The eagle: solving the “standing still” problem
Endless hoppers have a classic exploit. The player just stops moving and stays safe forever, which kills all the tension. My fix is a threat baked into the design: stay still too long and an eagle swoops down and takes you. Keep moving to survive.
It is a tiny mechanic with an outsized effect. It removes the safe option, keeps tension constant, and quietly converts the game from “avoid hazards when you feel like moving” into “always be moving, manage the danger as you go.” The best game design is often one small rule that invisibly forces the behavior you want, instead of a tutorial telling players how they should act. The eagle never explains itself. It just teaches you, once, and you never stand still again.
Coins, characters, and the reason to come back
A high score is a reason to play once. Progression is a reason to come back. The loop is simple:
- Collect coins as you hop, which gives every run a second purpose beyond distance.
- Spend them to unlock characters, six of them, including a Pirate, a Ninja, and a Space Capy.
Cosmetic unlocks are perfect for a casual game. They give players goals without adding rules to learn, and “I just want the Space Capy” turns out to be a surprisingly strong retention hook. It also keeps the game fair, because everything is earnable by playing rather than paying, which builds goodwill instead of resentment.
Where vibe coding helped, and where it did not
AI assistance was excellent for the scaffolding: the core game loop, procedural lane spawning, collision detection, the coin and save system, and the unlock screens. That got me from nothing to a playable prototype fast, which is exactly when a game project is most fragile and most likely to be abandoned. Getting to “I can play this” quickly kept the momentum alive.

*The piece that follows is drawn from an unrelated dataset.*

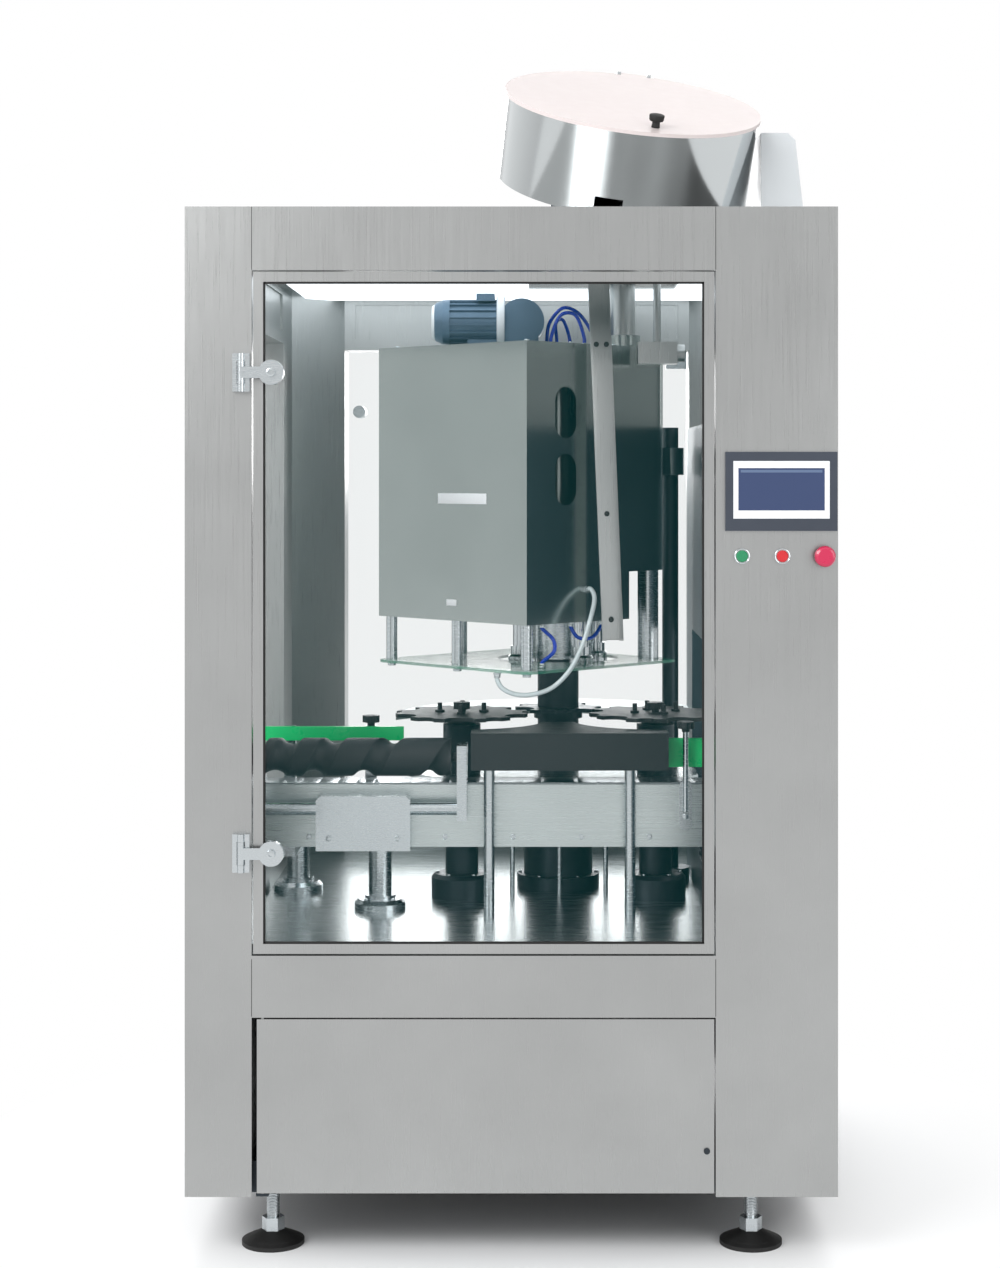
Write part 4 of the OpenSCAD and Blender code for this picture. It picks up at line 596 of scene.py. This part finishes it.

What the AI absolutely could not do was tell me whether the game felt good. Tuning the hop, spacing the hazards so they are hard but fair, pacing the difficulty so it pulls you forward without frustrating you, all of that is taste and playtesting, and it stays firmly human. AI gets you a working game. Only playing it, over and over, turns it into a fun game.
What polish really means
The biggest surprise was how much the tiny, invisible details mattered. A casual game lives or dies on a hundred things no player could ever name: the exact delay before the eagle appears, the weight of the landing, the half-second of feedback after a coin, the way the camera nudges forward. None of it shows up in a feature list, and all of it is the difference between a game that feels cheap and one that feels good in the hand. That obsession with feel is a muscle, and once you build it on a game where feel is the entire product, you start noticing the same missing polish everywhere else you ship, in the tools you thought were already done.
Lessons from shipping it
- The first 30 seconds decide everything. Casual players judge instantly. If the first session is not fun, there is no second session, so the opening has to land.
- Juice matters. Small feedback, the sounds, the little animations, the satisfying coin pop, makes simple gameplay feel good. Juice is not decoration, it is the feel.
- Keep it offline and free. No connection required, local progress saving, no paywalls standing between the player and fun. Friction is the enemy of casual.
- Constraints breed charm. A capybara and one clean mechanic beat a sprawling design I would never have finished. The limits made the game, they did not hold it back.
Building a game after a string of tools was the best thing I did for my craft this year. It forces you to care about feel, not just function, and that lesson follows you back into everything else you build, including the serious apps where “it works” was secretly never quite enough either.